The Foreign Office’s contingency plans, according to sources, are less about grand strategy and more about damage limitation. Stabilisation, in this context, means preventing a complete spillover. Protecting supply routes. Securing embassy staff. Preparing for waves of displaced people who may not be fleeing bombs but simply the exhaustion of living in a place where nothing works. Not just governments, but water pumps. Not just borders, but bank accounts.
And here is the cultural shift we ought to notice. For decades, the West approached the Middle East with a mixture of intervention and neglect. Now, the conversation is shifting to resilience. To adaptation. We are no longer trying to solve the Middle East. We are trying to survive it. That is a profound psychological change, not just for diplomats but for ordinary Britons who see petrol prices rise, who hear of cyber attacks traced to regional proxies, who wonder why their council is housing asylum seekers in barges.
The permacrisis is not a foreign story. It is a domestic one. It shows up in the cost of a pint of milk, in the rhetoric of politicians, in the growing sense that the world is unravelling faster than we can knit it back together. Bowen’s warning is a mirror held up to our own anxieties. We are not just observers. We are participants in a new disorder.

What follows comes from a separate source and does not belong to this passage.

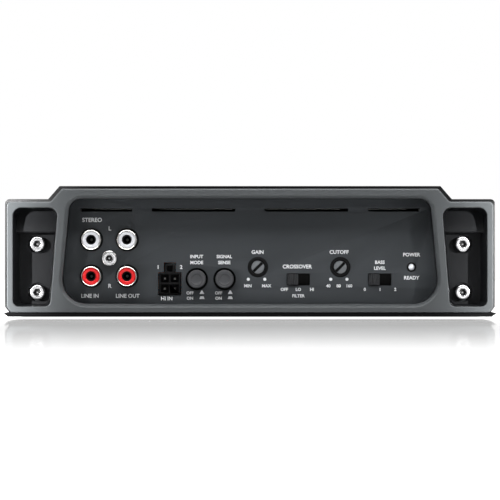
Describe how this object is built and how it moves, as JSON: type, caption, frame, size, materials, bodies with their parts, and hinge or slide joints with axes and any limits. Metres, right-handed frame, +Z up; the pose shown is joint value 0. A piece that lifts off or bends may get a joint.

What does a stabilisation plan look like when there is no stable state to stabilise? It looks like pragmatism. It looks like humanitarian corridors that no one guards. It looks like deals with actors we would rather not deal with. It looks, in short, like a recognition that the old order is gone and we are all, from Whitehall to the high street, just trying to find our footing in the ruins.
This is not about assigning blame. This is about acknowledging that we are now living in a world where a permacrisis is not a headline. It is a baseline.